En Madrid y en Andalucía, además, la desinformación adquiere un sesgo de género. Se manipula la información sobre la salud y los derechos sexuales y reproductivos de las mujeres, se decide por ellas, se las infantiliza y se les niega la capacidad de discernir. ¿Por qué no se aplica el mismo celo “preventivo” a los hombres que deciden hacerse una vasectomía? ¿Por qué no se permite a los funcionarios objetar ante esa obligación de desinformar? La respuesta es evidente: porque se parte de una visión patriarcal que considera que las mujeres necesitan tutela, no libertad.

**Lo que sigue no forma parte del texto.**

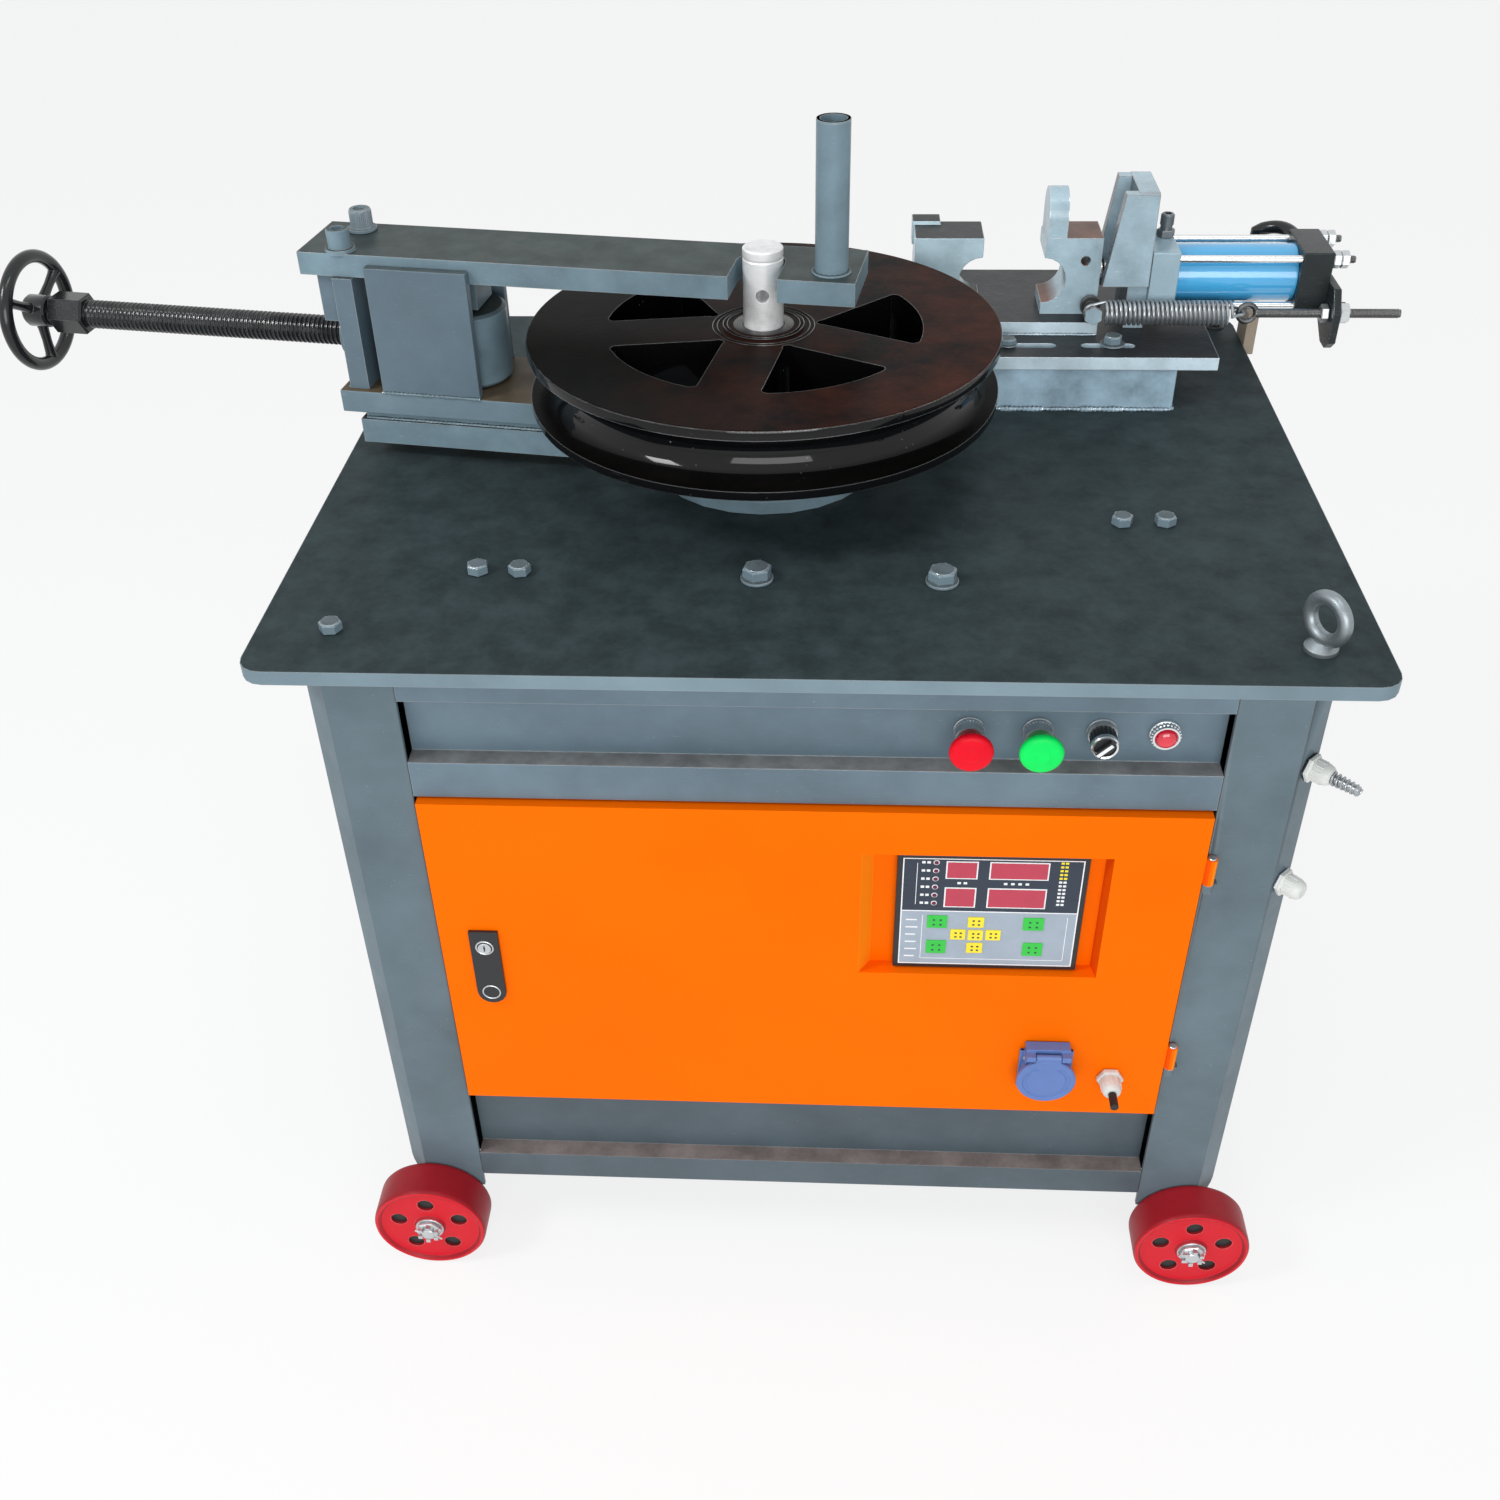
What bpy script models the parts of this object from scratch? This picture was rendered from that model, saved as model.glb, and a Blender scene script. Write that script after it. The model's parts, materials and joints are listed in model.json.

El paternalismo que impregna todas estas decisiones no es inocente. Es una estrategia de poder. Informar selectivamente, mentir o callar según convenga, es una forma de control. La ciudadanía bien informada es crítica, exige responsabilidades, vota con criterio. La desinformada, en cambio, es manejable, miedosa y dependiente. Por eso el silencio institucional se convierte en una herramienta política, y la verdad en una víctima colateral del poder.

Resulta preocupante, además, que ninguno de los responsables de estos episodios haya asumido la más mínima responsabilidad. Ni Mazón, ni Almeida, ni Moreno Bonilla, ni Mañueco han dimitido, ni siquiera han pedido disculpas. Prefieren presentarse como víctimas de conspiraciones o errores técnicos antes que reconocer su negligencia. La impunidad se protege con el discurso, con los eufemismos, con la manipulación del lenguaje y la saturación mediática. Mientras tanto, la ciudadanía paga las consecuencias con muertes evitables, diagnósticos retrasados, derechos vulnerados y confianza quebrada.

En este contexto, no sorprende que el desencanto crezca y que los populismos de nuevo cuño aprovechen el vacío de credibilidad para presentarse como alternativa. Pero ese camino conduce a un terreno aún más peligroso, el de la manipulación sistemática, donde la mentira se normaliza y la verdad se convierte en una rareza. La corrupción no siempre se mide en sobres ni en comisiones. También existe cuando se roba la información que pertenece a la gente, cuando se manipula la realidad para ocultar la incompetencia o para alimentar el odio. La desinformación, cuando mata, enferma o divide, es la más cruel de las corrupciones.

Regenerar la política no pasa solo por perseguir el enriquecimiento ilícito. Pasa también por exigir transparencia, por recuperar la confianza en la palabra pública, por hacer de la verdad una prioridad moral. Porque una sociedad que tolera el silencio de sus gobernantes acaba siendo cómplice de su propia desinformación. Y el silencio, cuando se convierte en norma, no es prudencia ni prudencia, es corrupción.